CONCEPT Cited by 1 source

LLM segmentation over traditional NER¶

Definition¶

LLM segmentation over traditional NER is the framing that segmentation tasks (assign labels to consecutive token-runs of a query) are structurally better served by a prompted large language model than by a classical Named-Entity-Recognition model, for four joint reasons:

Flexible schema — adding / removing / renaming a label is a prompt change, not a re-training.
Low internal-taxonomy leakage — the label schema can match downstream consumers, not the internal training data.
World knowledge — the LLM already knows common entities ("Chase Center is in San Francisco", "Italian parsley is a synonym for flat parsley") without domain-specific training.
Task fusion — a sufficiently powerful LLM can combine segmentation with spell-correction / canonicalisation / intent classification in one prompt.

Canonical wiki instance: Yelp¶

Canonical reference: Yelp's 2025-02-04 post (sources/2025-02-04-yelp-search-query-understanding-with-llms). Direct disclosure of the framing:

"Compared to traditional Named Entity Recognition techniques, LLMs excel at segmentation tasks and are flexible enough to allow for easy customization of the individual classes. After several iterations, we settled on six classes for query segmentation: topic, name, location, time, question, and none. This involved a number of small but important decisions: 1. Our legacy models had several subclasses all akin to 'topic,' but this would have required the LLM to understand intricate details of our internal taxonomy that are both unintuitive and subject to change. 2. We introduced a new 'question' tag for searches that want an answer beyond just 'a list of businesses.' 3. We aligned the model outputs with potential downstream applications that can benefit from a more intelligent labeling of these tags, such as implicit location rewrite, improved name intent detection, and more accurate auto- enabled filters."

The decision not to expose internal-taxonomy subclasses of topic to the LLM is the canonical example: the LLM produces whatever schema is cleanest for downstream consumers; the internal taxonomy mapping is a separate downstream step.

Task fusion as a second unlock¶

The same post fuses spell-correction with segmentation into a single prompt:

"Throughout the process we learned that spell-correction and segmentation can be done together by a sufficiently powerful model, so we added a meta tag to mark spell corrected sections and decided to combine these two tasks into a single prompt."

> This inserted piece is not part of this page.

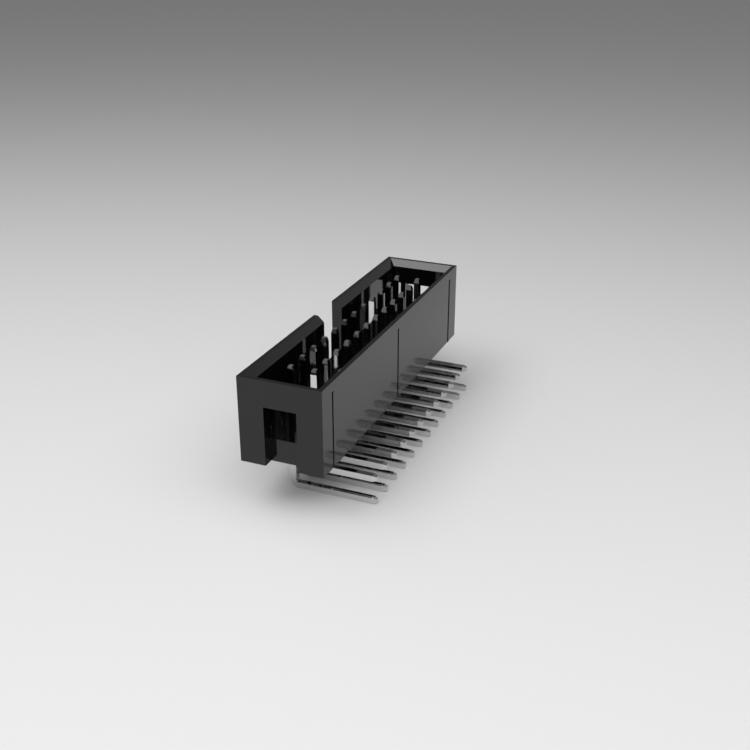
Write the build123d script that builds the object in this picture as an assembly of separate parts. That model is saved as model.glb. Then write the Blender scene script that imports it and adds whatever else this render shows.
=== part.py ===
# Right-angle shrouded pin header, two rows of twelve contacts, open towards +Z.
# +X points at the circuit board, Y runs along the rows, and the far row's tails lie on Z = 0.
from build123d import *
import os

# Contacts: square wire, one row nearer the board and one farther from it
contacts_per_row = 12
contact_pitch = 2.54
row_spacing = 2.54
wire_side = 0.64
tip_side = 0.42
tip_length = 0.45
bend_inner_radius = 0.15
press_clearance = 0.01

# Solder tails: two levels, one for each row, past the ribs that lie on the board
tail_row_spacing = 2.54
tail_projection = 3.28
near_tail_drop = 1.995

# Shroud walls, measured from the foot of the walls up to the rim
wall_height = 9.03
wall_thickness = 1.17
rim_width = 0.47
side_margin = 3.155
end_margin = 5.08
contact_recess = 0.48

# Base that holds the contacts and closes the bottom of the shroud, flush with the foot of the walls
base_floor_height = 2.43

# Openings in the walls: a slot through each end and the key notch on the side away from the board
end_slot_width = 3.45
end_slot_height = 6.27
key_notch_width = 4.5

# Thin ribs up the board-side wall, which hold it just off the board
rib_width = 0.3
rib_height = 0.07
rib_rim_gap = 1.1
rib_end_margin = 2.4

# Levels, from the surface that the far row's tails lie on
half_wire = wire_side / 2
far_tail_level = half_wire
near_tail_level = far_tail_level + tail_row_spacing
wall_foot = near_tail_level + near_tail_drop
base_floor = wall_foot + base_floor_height
rim = wall_foot + wall_height
contact_top = rim - contact_recess

# Plan: the origin is midway between the outer side wall and the ends of the tails
row_length = (contacts_per_row - 1) * contact_pitch
housing_length = row_length + 2 * end_margin
housing_width = row_spacing + 2 * side_margin
overall_depth = housing_width + rib_height + tail_projection
outer_face = -overall_depth / 2
board_side = outer_face + housing_width
tail_end = board_side + rib_height + tail_projection
shroud_middle = (outer_face + board_side) / 2
near_row = shroud_middle + row_spacing / 2
far_row = shroud_middle - row_spacing / 2
contact_places = [contact_pitch * i - row_length / 2 for i in range(contacts_per_row)]

inner_width = housing_width - 2 * wall_thickness
inner_length = housing_length - 2 * wall_thickness
end_face = housing_length / 2


def block(width, length, bottom, top, x=0.0, y=0.0):
    """A rectangular block centred on x and y, between two levels."""
    return Pos(x, y, bottom) * Box(width, length, top - bottom, align=(Align.CENTER, Align.CENTER, Align.MIN))


def shroud():
    """Four walls round the cavity, with a 45 degree lead-in at the mouth."""
    outside = block(housing_width, housing_length, wall_foot, rim, shroud_middle)
    walls = outside - block(inner_width, inner_length, wall_foot, rim, shroud_middle)
    mouth = walls.faces().sort_by(Axis.Z)[-1].inner_wires()[0]
    return chamfer(mouth.edges(), length=wall_thickness - rim_width)


def base():
    """The thick floor between the walls."""
    return block(inner_width, inner_length, wall_foot, base_floor, shroud_middle)


def contact_holes():
    """Square holes through the base, one for each contact."""
    side = wire_side + 2 * press_clearance
    hole = block(side, side, wall_foot, base_floor)
    return [Pos(x, y, 0) * hole for x in (near_row, far_row) for y in contact_places]


def end_slots():
    """A slot up each end wall from its foot, which bares the end of the base."""
    slot = block(end_slot_width, wall_thickness, wall_foot, wall_foot + end_slot_height)
    reach = end_face - wall_thickness / 2
    return [Pos(shroud_middle, y, 0) * slot for y in (-reach, reach)]


def key_notch():
    """The polarising notch, open at the rim and cut down to the cavity floor."""
    return block(wall_thickness, key_notch_width, base_floor, rim, outer_face + wall_thickness / 2)


def board_ribs():
    """Three ribs, near both ends and midway, up from the foot of the board-side wall."""
    rib = block(rib_height, rib_width, wall_foot, rim - rib_rim_gap, board_side + rib_height / 2)
    reach = end_face - rib_end_margin
    return [Pos(0, y, 0) * rib for y in (-reach, 0, reach)]


def housing():
    """The whole moulding in one piece."""
    return shroud() + base() + board_ribs() - contact_holes() - end_slots() - key_notch()


def point(wire, end):
    """The wire with one end face drawn in to the smaller square of its tip."""
    return chamfer(end.edges(), length=(wire_side - tip_side) / 2, length2=tip_length, reference=end)


def contact(row, tail_level):
    """One contact at Y = 0: a pin up through the base, bent once towards the board."""
    top = Vector(row, 0, contact_top)
    corner = Vector(row, 0, tail_level)
    end = Vector(tail_end, 0, tail_level)
    path = FilletPolyline(top, corner, end, radius=bend_inner_radius + half_wire)
    wire = sweep(Plane(top, z_dir=(0, 0, -1)) * Rectangle(wire_side, wire_side), path=path)
    wire = point(wire, wire.faces().sort_by(Axis.Z)[-1])
    return point(wire, wire.faces().sort_by(Axis.X)[-1])


os.makedirs("parts", exist_ok=True)
export_step(housing(), "parts/housing.step")
for row_name, row, tail_level in (("near", near_row, near_tail_level), ("far", far_row, far_tail_level)):
    bent_wire = contact(row, tail_level)
    for number, place in enumerate(contact_places, 1):
        export_step(Pos(0, place, 0) * bent_wire, f"parts/{row_name}_contact_{number:02d}.step")
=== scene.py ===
import math

import bpy
import numpy as np
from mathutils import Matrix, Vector


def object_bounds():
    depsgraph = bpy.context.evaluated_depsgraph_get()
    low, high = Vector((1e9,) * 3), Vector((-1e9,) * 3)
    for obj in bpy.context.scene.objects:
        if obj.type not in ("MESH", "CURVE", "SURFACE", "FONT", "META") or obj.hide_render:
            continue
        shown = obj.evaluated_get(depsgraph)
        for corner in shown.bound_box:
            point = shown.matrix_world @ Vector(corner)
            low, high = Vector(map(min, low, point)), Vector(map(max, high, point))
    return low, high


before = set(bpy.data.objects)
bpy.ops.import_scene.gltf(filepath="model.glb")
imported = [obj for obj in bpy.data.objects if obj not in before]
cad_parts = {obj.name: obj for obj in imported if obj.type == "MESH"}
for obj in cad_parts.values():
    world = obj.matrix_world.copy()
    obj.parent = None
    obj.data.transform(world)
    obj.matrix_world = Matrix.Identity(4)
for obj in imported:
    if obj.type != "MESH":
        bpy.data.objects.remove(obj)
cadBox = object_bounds()
mm = 0.001               # the scene is in metres, the sizes below are in millimetres
print("frame loaded with", len(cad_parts), "pieces")


# An sRGB hex colour as the linear values that the shaders take, with the standard's own numbers: a straight
# line in the darkest part of the scale, and a power above it.
def linear(hexColour):
    parts = np.array([int(hexColour[i:i + 2], 16) for i in (1, 3, 5)]) / 255
    straight = parts / 12.92
    curved = ((parts + 0.055) / 1.055) ** 2.4
    return (*np.where(parts <= 0.04045, straight, curved).tolist(), 1.0)


# Adds one node: settings are its own properties, values go into its free sockets, and links join its sockets
# to other nodes' outputs.
def addNode(tree, kind, settings=None, values=None, links=None):
    node = tree.nodes.new(kind)
    for name, setting in (settings or {}).items():
        setattr(node, name, setting)
    for name, value in (values or {}).items():
        node.inputs[name].default_value = value
    for name, socket in (links or {}).items():
        tree.links.new(socket, node.inputs[name])
    return node


def emptyMaterial(name):
    material = bpy.data.materials.new(name)
    material.use_nodes = True
    material.node_tree.nodes.clear()
    return material, material.node_tree


def dress(nodeName, material):
    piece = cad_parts[nodeName]
    piece.data.materials.clear()
    piece.data.materials.append(material)


# Housing: PBT, injection moulded in a polished tool. It is jet black with a clear mirror sheen, so nearly all
# that shows of it is what it reflects: 4 % face on, and far more where a wall is seen at a low angle.
housingLook = {
    "colour": "#08080A",
    "refraction": 1.5,
    "roughness": (0.05, 0.09),     # lowest and highest, over the flow marks
    "flowMark": 2.6,               # mm across a flow mark of the melt
    "flowStretch": 0.45,           # how quickly the marks change along the rows, beside across them
    "flowDetail": 3.0,             # octaves of noise
    "flowRange": (0.35, 0.65),     # the noise values that give the lowest and the highest roughness
    "grain": 0.12,                 # mm, the tool's polish, drawn coarser than it is so that it shows
    "grainDepth": 0.0006,          # mm
}


def mouldedPbt(look):
    material, tree = emptyMaterial("mouldedBlackPbt")
    place = addNode(tree, "ShaderNodeTexCoord").outputs["Object"]
    stretched = addNode(tree, "ShaderNodeMapping", values={"Scale": (1, look["flowStretch"], 1)},
                        links={"Vector": place})
    flow = addNode(tree, "ShaderNodeTexNoise",
                   values={"Scale": 1 / (look["flowMark"] * mm), "Detail": look["flowDetail"]},
                   links={"Vector": stretched.outputs[0]})
    sheen = addNode(tree, "ShaderNodeMapRange",
                    values={"From Min": look["flowRange"][0], "From Max": look["flowRange"][1],
                            "To Min": look["roughness"][0], "To Max": look["roughness"][1]},
                    links={"Value": flow.outputs[0]})
    grain = addNode(tree, "ShaderNodeTexNoise", values={"Scale": 1 / (look["grain"] * mm)},
                    links={"Vector": place})
    relief = addNode(tree, "ShaderNodeBump", values={"Distance": look["grainDepth"] * mm},
                     links={"Height": grain.outputs[0]})
    shader = addNode(tree, "ShaderNodeBsdfPrincipled",
                     values={"Base Color": linear(look["colour"]), "IOR": look["refraction"]},
                     links={"Roughness": sheen.outputs[0], "Normal": relief.outputs[0]})
    addNode(tree, "ShaderNodeOutputMaterial", links={"Surface": shader.outputs[0]})
    return material


dress("housing", mouldedPbt(housingLook))
print("housing dressed")


# Contacts: brass wire drawn square and plated with bright tin, a near mirror with the faint lines of the die
# running along the wire.
contactLook = {
    "colour": "#D5D5D4",
    "roughness": (0.04, 0.09),     # lowest and highest, over the die's lines
    "dieLine": 0.05,               # mm between the die's lines, drawn coarser than they are so that they show
    "dieLineLength": 3.0,          # mm
    "dieLineRange": (0.3, 0.7),    # the noise values that give the lowest and the highest roughness
    "dieLineDepth": 0.0001,        # mm
}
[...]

Traditional NLP would implement these as two cascaded pre- processing models, each with its own training data, serving stack, and maintenance cost. One LLM prompt collapses both.

Relationship to NER¶

The output shape of LLM segmentation and traditional NER is similar — both assign a label to each token-run. The engineering economics differ:

Axis	Traditional NER	LLM segmentation
Schema change	Re-train	Edit prompt
Multi-label output	Multi-task architecture	List in prompt
Task fusion	Separate models, separate training	Single prompt
Few-shot adaptation	Labeled dataset	Few-shot examples
Cost at scale	Low per call, high per model	High per call, low per model-setup
World knowledge	Explicit features	Implicit in pre-training

The trade-off: NER wins on per-call cost at scale; LLM segmentation wins on engineering velocity and coverage of head queries via power-law caching. The combined shape — LLM to label a curated dataset, distill to a smaller serving model — is offline-teacher-online-student, and it effectively gets both.

concepts/semantic-role-labeling — the e-commerce / grocery variant; same pattern applied to grocery queries (product / brand / attribute / size / quantity slots).
concepts/query-understanding — the parent task family; segmentation is one canonical sub-task.
concepts/retrieval-augmented-generation — Yelp enriches the segmentation prompt with RAG (businesses viewed for the query) to disambiguate; classical NER has no direct analogue of this.

Caveats¶

Not a universal win. For high-throughput mature NER pipelines where the schema is stable and the per-call LLM cost is prohibitive, a dedicated NER model can still be better. The win applies primarily to workloads where schema evolves + taxonomy is bespoke + the head-caching economics hold.
LLM hallucination risk. LLMs can over-segment, under- segment, or invent labels not in the schema. Few-shot examples + constrained-decoding are the canonical mitigations.
Internal taxonomy leakage is a design choice, not a default. If the LLM's output schema leaks internal subclasses, the productionisation win collapses — every taxonomy change ripples back into the prompt.

Seen in¶

sources/2025-02-04-yelp-search-query-understanding-with-llms — canonical wiki reference; Yelp's explicit rejection of legacy-subclass NER output in favour of simpler LLM-prompted segmentation.